EXODUS UND RADIKALE UMKEHR

Auf dem Menschen lastet ein Fluch. Aber das ist nicht das letzte Wort über ihn. Die durch seine Sündhaftigkeit ausgelöste Kette menschlicher Tragödien und Katastrophen kann gesprengt werden, und diese Sprengung beginnt mit einem Exodus.

Und der Herr sprach zu Abram: Gehe aus deinem Vaterlande und von deiner Freundschaft und aus deines Vaters Hause in ein Land, das ich dir zeigen will. (1 Mose 12, 1) Und Abraham geht.

Dem Exodus des Stammvaters folgt der Exodus seiner Nachkommen aus Ägypten. In der Wüste werden sie zum Volk, scharen sich um die Thora. Nach ihr soll das Volk Gottes leben, sich dadurch von der Sünde befreien und den anderen Völkern zeigen, wie man leben muss, damit das Leben gelingt. So zumindest war es gedacht.

Aber das Volk lebte meistens anders, in der Regel so, wie die übrigen Völker auch, sodass diese nichts lernen konnten. Offenbar wollte das Volk Gottes nicht nach Gottes Willen leben. Oder, noch schlimmer: Konnte es vielleicht gar nicht?

Das ist eine der Fragen, die Juden und Christen bis zum heutigen Tag beschäftigt, und nicht nur sie. Andere Völker versuchten andere Antworten und andere Lösungen. Die Griechen zum Beispiel probierten es mit Ethik und Moral und einer Lehre vom guten Leben. Der Mensch soll das Gute erkennen. Wer es erkennt, wird es tun, glaubten die Optimisten unter den griechischen Philosophen. Hat auch nicht funktioniert. Die meisten wollen gar nicht unbedingt erkennen. Die es wollen, verwechseln das Gute mit ihren Wünschen. Die es erkennen, tun es nicht. Die es tun, machen meistens etwas falsch.

Aber der Mensch ist doch vernunftbegabt, sagten die Aufklärer. Also müsste es doch endlich klappen, wenn man ihn dazu bringt, aus seiner selbstverschuldeten Unmündigkeit herauszutreten und in freier Entscheidung Verantwortung für sich und die Welt zu übernehmen. Jedes vernunftbegabte Wesen, so dachte etwa Immanuel Kant, müsse doch aus eigener Einsicht den kategorischen Imperativ befolgen: «Handle stets so, dass die Maxime deines Willens jederzeit als Prinzip einer allgemeinen Gesetzgebung gelten könnte.»

Das wäre in der Tat vernünftig, nur: Die Meinungen darüber, was als Prinzip einer allgemeinen Gesetzgebung gelten könnte, gehen weiter auseinander, als sich das die Aufklärer in ihrem naiven Glauben an die Vernunft vorstellen konnten.
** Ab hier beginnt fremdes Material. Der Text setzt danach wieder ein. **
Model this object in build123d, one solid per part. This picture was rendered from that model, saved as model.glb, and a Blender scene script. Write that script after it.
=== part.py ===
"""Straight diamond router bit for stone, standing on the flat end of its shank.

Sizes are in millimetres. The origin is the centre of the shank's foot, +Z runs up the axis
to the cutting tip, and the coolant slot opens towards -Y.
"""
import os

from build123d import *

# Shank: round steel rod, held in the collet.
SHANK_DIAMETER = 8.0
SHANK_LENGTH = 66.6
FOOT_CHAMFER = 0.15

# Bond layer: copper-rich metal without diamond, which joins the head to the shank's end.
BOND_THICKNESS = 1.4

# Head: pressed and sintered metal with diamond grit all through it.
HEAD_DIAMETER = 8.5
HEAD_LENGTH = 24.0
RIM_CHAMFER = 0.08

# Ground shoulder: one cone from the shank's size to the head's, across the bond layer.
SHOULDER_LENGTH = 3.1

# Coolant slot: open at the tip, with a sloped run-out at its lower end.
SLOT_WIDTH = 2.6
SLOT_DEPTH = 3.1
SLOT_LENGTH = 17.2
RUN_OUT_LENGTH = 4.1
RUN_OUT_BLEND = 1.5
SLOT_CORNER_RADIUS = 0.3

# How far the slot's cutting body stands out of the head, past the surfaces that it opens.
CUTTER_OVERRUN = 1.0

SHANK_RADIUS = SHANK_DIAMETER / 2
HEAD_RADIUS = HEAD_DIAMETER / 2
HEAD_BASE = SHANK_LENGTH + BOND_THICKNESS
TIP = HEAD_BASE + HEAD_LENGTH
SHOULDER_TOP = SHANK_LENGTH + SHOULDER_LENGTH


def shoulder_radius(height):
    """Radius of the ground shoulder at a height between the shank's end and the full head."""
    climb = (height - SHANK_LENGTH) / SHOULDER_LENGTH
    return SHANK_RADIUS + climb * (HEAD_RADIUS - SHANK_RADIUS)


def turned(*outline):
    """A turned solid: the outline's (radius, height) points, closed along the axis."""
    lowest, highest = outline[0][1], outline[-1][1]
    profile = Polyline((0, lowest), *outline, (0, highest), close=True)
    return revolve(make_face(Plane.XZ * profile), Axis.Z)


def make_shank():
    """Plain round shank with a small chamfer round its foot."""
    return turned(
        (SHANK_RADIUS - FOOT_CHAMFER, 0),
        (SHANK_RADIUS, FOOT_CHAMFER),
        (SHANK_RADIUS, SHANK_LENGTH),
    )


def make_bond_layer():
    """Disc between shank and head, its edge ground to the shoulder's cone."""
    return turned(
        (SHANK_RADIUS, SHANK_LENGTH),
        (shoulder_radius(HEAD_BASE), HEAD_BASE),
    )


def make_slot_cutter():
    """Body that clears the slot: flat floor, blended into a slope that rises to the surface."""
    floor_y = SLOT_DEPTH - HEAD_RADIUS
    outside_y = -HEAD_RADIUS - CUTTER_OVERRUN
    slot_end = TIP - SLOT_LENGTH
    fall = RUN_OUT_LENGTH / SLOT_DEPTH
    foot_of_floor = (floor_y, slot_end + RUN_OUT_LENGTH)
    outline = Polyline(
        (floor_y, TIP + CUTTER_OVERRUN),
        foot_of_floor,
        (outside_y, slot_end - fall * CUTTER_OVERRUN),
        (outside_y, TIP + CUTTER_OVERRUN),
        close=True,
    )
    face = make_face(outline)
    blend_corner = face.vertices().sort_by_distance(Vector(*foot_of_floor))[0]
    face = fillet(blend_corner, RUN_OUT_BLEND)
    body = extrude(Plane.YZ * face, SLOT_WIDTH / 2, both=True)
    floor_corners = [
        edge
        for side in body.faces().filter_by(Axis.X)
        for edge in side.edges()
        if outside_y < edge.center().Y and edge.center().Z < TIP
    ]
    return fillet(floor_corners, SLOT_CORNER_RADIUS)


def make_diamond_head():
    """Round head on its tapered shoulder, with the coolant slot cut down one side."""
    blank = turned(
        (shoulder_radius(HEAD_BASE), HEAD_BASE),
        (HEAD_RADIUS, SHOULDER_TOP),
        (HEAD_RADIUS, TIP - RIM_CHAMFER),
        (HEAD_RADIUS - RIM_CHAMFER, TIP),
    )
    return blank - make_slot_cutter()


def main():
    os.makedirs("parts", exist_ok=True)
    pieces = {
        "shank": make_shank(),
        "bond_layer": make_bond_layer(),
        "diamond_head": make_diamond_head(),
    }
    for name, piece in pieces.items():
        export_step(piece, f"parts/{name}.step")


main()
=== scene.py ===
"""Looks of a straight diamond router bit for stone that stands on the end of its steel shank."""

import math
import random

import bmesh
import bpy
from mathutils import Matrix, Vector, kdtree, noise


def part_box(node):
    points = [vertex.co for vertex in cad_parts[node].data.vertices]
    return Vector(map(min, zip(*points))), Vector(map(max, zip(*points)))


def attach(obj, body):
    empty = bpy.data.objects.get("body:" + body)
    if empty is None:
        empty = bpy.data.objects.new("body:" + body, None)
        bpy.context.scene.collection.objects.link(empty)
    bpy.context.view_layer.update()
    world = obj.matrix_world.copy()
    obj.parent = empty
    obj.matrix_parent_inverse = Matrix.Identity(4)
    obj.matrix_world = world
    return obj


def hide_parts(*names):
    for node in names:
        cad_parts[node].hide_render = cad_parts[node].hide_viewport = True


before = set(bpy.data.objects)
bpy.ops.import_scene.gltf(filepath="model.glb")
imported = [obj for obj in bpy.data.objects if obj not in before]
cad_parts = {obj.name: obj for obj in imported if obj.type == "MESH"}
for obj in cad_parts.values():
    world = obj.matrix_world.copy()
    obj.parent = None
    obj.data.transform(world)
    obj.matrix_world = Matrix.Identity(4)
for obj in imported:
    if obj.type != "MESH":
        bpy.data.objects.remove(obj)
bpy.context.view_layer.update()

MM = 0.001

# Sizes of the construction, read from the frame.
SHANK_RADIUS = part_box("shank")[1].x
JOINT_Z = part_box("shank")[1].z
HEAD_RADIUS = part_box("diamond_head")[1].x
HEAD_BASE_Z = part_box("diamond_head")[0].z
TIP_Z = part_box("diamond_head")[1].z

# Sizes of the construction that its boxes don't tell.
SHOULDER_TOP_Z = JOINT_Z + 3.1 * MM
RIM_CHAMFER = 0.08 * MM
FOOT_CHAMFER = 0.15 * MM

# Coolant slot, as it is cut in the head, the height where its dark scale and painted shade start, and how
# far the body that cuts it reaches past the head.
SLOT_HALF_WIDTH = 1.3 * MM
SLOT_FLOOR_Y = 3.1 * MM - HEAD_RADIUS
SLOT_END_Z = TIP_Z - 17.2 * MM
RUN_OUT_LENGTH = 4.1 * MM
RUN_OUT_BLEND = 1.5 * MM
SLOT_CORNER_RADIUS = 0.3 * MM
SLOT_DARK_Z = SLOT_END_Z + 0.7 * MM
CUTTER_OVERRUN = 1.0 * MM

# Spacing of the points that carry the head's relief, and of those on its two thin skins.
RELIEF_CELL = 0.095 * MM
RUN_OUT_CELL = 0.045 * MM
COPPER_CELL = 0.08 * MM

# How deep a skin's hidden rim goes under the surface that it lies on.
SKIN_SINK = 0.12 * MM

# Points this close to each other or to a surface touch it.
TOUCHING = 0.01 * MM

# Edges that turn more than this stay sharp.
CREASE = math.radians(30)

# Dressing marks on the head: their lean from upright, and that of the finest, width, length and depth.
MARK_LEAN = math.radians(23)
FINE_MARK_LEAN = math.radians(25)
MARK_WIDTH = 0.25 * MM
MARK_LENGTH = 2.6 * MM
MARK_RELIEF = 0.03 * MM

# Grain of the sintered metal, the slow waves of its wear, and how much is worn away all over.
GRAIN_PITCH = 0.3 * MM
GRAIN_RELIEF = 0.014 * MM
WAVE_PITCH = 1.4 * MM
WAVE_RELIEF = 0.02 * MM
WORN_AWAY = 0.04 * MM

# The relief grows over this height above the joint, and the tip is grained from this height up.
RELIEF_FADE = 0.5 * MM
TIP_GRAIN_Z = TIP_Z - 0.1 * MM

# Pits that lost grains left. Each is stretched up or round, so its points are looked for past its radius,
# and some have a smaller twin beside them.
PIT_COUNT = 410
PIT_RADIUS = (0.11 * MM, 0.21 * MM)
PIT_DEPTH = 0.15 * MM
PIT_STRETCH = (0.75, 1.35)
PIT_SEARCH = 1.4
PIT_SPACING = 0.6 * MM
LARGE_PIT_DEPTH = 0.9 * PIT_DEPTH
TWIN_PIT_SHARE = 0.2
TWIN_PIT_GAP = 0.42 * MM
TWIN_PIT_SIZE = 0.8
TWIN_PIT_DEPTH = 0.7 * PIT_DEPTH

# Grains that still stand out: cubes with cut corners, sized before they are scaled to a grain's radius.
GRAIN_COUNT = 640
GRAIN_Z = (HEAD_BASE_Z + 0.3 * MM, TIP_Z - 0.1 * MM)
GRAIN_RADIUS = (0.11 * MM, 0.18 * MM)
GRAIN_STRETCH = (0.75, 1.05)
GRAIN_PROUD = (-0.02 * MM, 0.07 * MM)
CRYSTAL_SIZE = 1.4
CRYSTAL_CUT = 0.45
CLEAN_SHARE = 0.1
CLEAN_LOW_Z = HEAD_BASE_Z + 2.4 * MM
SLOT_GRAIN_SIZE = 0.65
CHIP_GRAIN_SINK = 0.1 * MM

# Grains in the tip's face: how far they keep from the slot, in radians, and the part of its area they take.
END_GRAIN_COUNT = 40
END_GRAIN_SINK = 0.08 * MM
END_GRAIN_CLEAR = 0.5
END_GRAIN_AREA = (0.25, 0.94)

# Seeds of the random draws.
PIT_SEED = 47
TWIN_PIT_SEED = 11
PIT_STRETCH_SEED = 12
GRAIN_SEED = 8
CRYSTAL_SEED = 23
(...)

Die Aufklärer waren noch nicht aufgeklärt genug.

Und: Der Mensch verfügt zusätzlich zur Vernunft auch noch über jene Leidenschaften, Begierden und Sehnsüchte nach Geltung, Besitz, Macht und Lust, denen er seine Existenz und Entwicklung zum vernunftbegabten Wesen verdankt. Auf diese archaischen Instinkte, die sich in Jahrmillionen als erfolgreich bewährt haben, verlässt sich der Homo sapiens lieber als auf seine soeben erst erworbene junge Vernunft, die er hauptsächlich dazu benutzt, auf raffinierte Weise zu begründen, dass seine egoistischen, leidenschaftlich verfolgten Vitalinteressen erstaunlicherweise mit den allgemeinen Prinzipien der Vernunft übereinstimmen. Und wenn dann zwei gegensätzliche Vitalinteressen aufeinanderprallen, kommt es eben zu jenen archaischen Kämpfen, die wir aus dem Tierreich kennen und aus der menschlichen Urhorde, die nun aber wegen der hochentwickelten Mittel, die den Kontrahenten heute zur Verfügung stehen, um ein Vielfaches blutiger, grausamer, widerlicher, opferreicher und kostenintensiver sind als in der Vorzeit.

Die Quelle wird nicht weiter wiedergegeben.